Control of Nonlinear Systems Under Multiple Time-Varying Output Constraints: A Single Funnel Approach
Farhad Mehdifar, Lars Lindemann, Charalampos P. Bechlioulis, Dimos V. Dimarogonas
TL;DR
The paper addresses uncertain nonlinear systems subject to multiple time-varying output constraints by introducing a single scalar $\alpha(t,x)$, representing the signed distance to the constraint boundary, and smoothing it with a log-sum-exp to form a tractable inner-approximation. A single $\alpha$-funnel constraint is designed, along with a robust, low-complexity prescribed performance control (PPC) law that drives $\alpha$ to stay within the funnel without requiring state estimation. Theoretical guarantees include coercivity-based boundedness of the constraint sets and conditions ensuring a unique global maximizer of $\alpha$, together with a proof of forward completeness of the closed-loop signals. A simulation demonstrates finite-time convergence to the time-varying constraint set and invariance thereafter, highlighting the method’s ability to handle coupled constraints in an optimization-free, model-free framework.
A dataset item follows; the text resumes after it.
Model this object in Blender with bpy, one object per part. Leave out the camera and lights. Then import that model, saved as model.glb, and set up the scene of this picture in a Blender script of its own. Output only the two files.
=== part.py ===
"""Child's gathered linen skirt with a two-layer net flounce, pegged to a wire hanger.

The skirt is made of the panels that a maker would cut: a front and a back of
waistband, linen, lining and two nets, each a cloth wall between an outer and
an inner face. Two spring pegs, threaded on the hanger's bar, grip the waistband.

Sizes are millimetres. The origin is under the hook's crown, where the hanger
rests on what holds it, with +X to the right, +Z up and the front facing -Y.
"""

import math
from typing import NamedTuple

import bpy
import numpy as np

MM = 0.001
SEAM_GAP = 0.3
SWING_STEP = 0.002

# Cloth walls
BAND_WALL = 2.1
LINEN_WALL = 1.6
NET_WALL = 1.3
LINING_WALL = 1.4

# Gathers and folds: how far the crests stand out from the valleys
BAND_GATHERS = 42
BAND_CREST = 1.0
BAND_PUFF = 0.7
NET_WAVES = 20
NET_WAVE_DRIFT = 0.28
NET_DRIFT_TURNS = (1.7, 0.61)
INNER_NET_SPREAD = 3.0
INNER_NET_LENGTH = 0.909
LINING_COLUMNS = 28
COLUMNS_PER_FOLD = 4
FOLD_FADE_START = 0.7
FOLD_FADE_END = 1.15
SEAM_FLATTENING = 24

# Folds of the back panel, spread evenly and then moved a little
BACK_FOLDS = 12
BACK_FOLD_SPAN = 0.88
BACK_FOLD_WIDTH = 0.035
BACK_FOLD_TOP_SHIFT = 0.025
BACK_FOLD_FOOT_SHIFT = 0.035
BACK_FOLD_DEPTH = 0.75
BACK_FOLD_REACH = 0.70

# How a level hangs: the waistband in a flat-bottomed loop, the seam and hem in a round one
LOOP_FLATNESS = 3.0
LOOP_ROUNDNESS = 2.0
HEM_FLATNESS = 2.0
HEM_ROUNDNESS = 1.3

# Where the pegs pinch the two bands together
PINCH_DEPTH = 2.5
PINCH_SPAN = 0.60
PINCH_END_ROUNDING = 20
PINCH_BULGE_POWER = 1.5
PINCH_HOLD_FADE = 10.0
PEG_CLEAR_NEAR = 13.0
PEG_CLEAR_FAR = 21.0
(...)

This work extends prescribed performance and funnel control concepts to general, potentially coupled, time-varying constraints and offers a practical tool for safety-critical nonlinear control tasks.
Abstract
This paper proposes a novel control framework for handling (potentially coupled) multiple time-varying output constraints for uncertain nonlinear systems. First, it is shown that the satisfaction of multiple output constraints boils down to ensuring the positiveness of a scalar variable (the signed distance from the time-varying output-constrained set's boundary). Next, a single funnel constraint is designed properly, whose satisfaction ensures convergence to and invariance of the time-varying output-constrained set. Then a robust and low-complexity funnel-based feedback controller is designed employing the prescribed performance control method. Finally, a simulation example clarifies and verifies the proposed approach.